◆ EXERCISE DESCRIPTION
The listing below should be copied in full, word for word.

------------------------------------

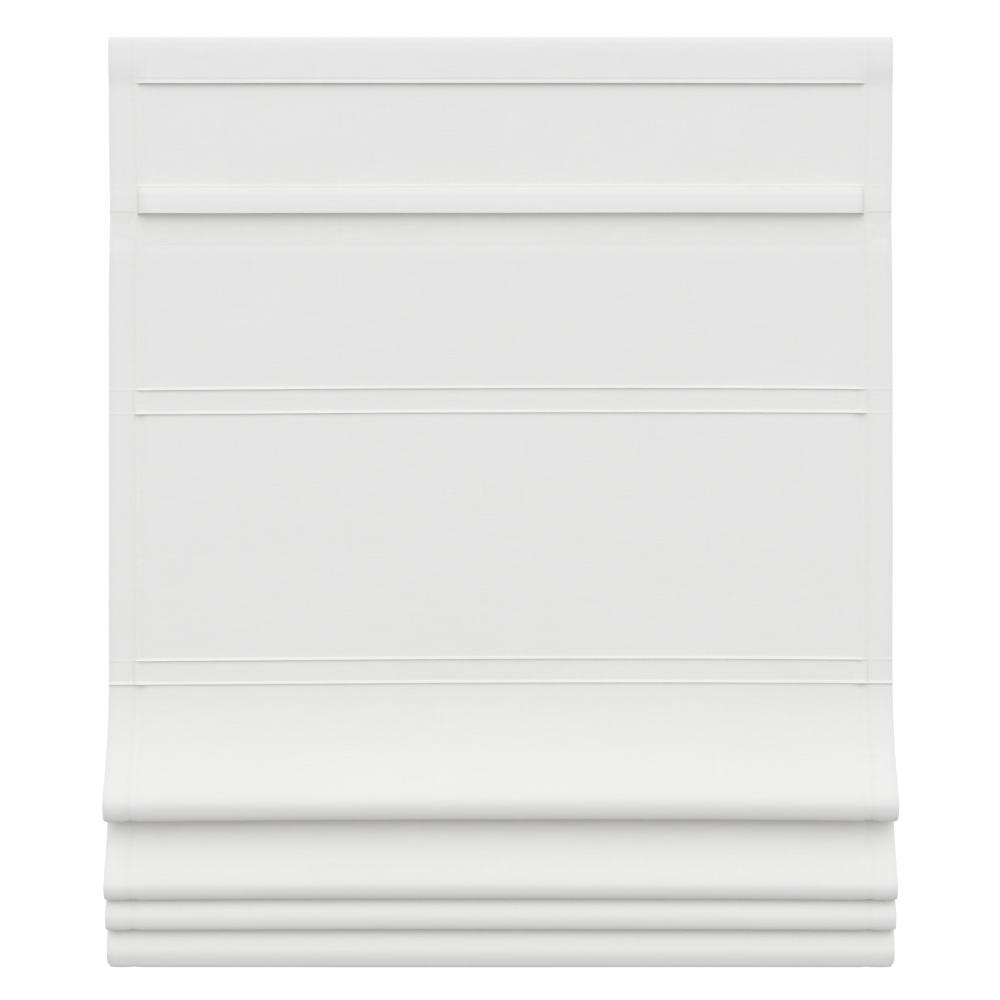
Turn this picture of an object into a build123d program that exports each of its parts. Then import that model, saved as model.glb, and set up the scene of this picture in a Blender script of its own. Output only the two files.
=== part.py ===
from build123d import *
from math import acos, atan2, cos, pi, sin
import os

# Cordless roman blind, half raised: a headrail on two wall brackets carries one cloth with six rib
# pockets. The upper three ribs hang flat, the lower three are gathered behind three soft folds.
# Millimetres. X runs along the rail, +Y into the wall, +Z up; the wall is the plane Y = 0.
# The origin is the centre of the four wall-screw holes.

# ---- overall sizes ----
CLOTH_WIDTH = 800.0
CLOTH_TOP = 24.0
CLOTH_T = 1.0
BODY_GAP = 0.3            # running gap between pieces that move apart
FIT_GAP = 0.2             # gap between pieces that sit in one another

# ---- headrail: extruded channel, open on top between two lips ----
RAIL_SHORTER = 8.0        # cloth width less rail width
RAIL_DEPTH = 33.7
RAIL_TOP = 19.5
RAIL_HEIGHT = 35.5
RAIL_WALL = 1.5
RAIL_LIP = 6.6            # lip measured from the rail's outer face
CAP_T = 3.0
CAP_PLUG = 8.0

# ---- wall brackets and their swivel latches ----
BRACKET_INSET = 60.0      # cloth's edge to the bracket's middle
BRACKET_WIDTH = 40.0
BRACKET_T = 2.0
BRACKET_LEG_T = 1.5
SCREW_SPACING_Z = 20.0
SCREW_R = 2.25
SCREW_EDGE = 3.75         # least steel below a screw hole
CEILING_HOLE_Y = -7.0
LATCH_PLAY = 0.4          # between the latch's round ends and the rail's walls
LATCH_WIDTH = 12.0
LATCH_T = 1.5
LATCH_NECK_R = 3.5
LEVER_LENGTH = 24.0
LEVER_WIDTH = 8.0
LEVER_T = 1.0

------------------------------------

◆ EXERCISE OUTPUT
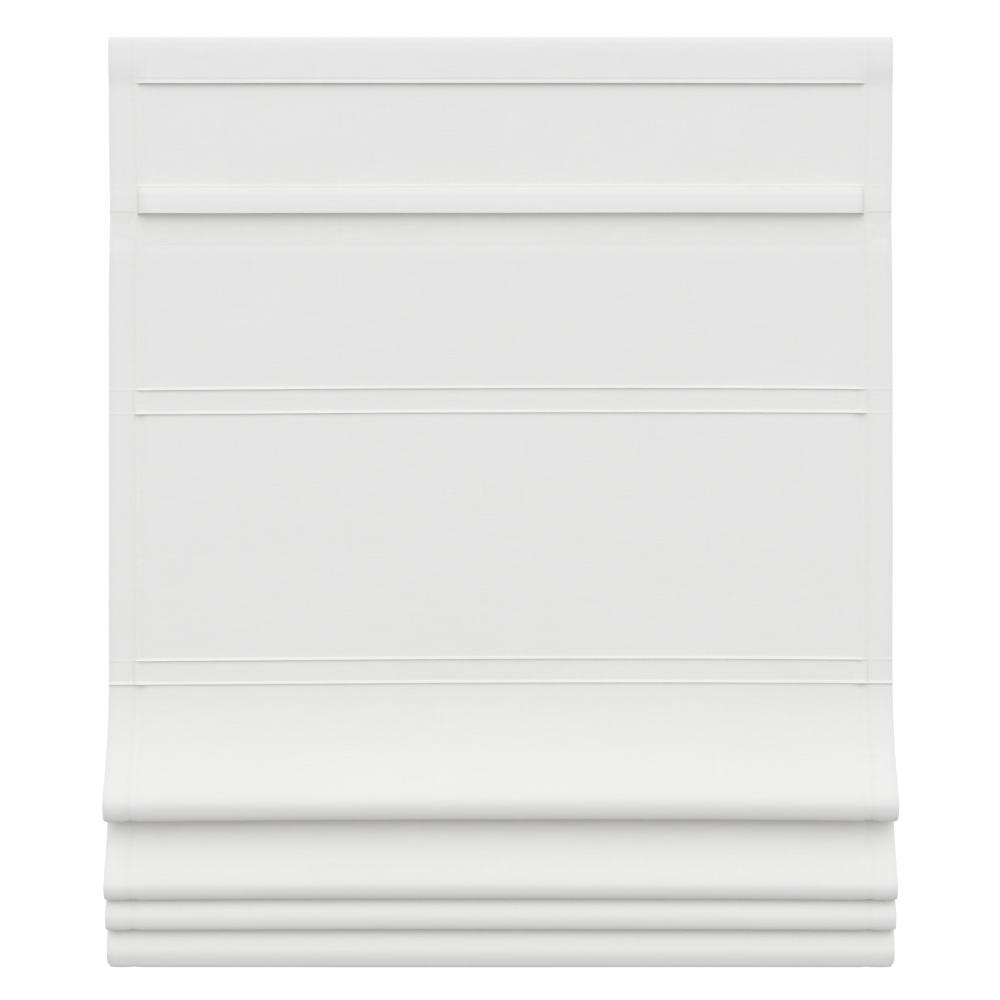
Turn this picture of an object into a build123d program that exports each of its parts. Then import that model, saved as model.glb, and set up the scene of this picture in a Blender script of its own. Output only the two files.
=== part.py ===
from build123d import *
from math import acos, atan2, cos, pi, sin
import os

# Cordless roman blind, half raised: a headrail on two wall brackets carries one cloth with six rib
# pockets. The upper three ribs hang flat, the lower three are gathered behind three soft folds.
# Millimetres. X runs along the rail, +Y into the wall, +Z up; the wall is the plane Y = 0.
# The origin is the centre of the four wall-screw holes.

# ---- overall sizes ----
CLOTH_WIDTH = 800.0
CLOTH_TOP = 24.0
CLOTH_T = 1.0
BODY_GAP = 0.3            # running gap between pieces that move apart
FIT_GAP = 0.2             # gap between pieces that sit in one another

# ---- headrail: extruded channel, open on top between two lips ----
RAIL_SHORTER = 8.0        # cloth width less rail width
RAIL_DEPTH = 33.7
RAIL_TOP = 19.5
RAIL_HEIGHT = 35.5
RAIL_WALL = 1.5
RAIL_LIP = 6.6            # lip measured from the rail's outer face
CAP_T = 3.0
CAP_PLUG = 8.0

# ---- wall brackets and their swivel latches ----
BRACKET_INSET = 60.0      # cloth's edge to the bracket's middle
BRACKET_WIDTH = 40.0
BRACKET_T = 2.0
BRACKET_LEG_T = 1.5
SCREW_SPACING_Z = 20.0
SCREW_R = 2.25
SCREW_EDGE = 3.75         # least steel below a screw hole
CEILING_HOLE_Y = -7.0
LATCH_PLAY = 0.4          # between the latch's round ends and the rail's walls
LATCH_WIDTH = 12.0
LATCH_T = 1.5
LATCH_NECK_R = 3.5
LEVER_LENGTH = 24.0
LEVER_WIDTH = 8.0
LEVER_T = 1.0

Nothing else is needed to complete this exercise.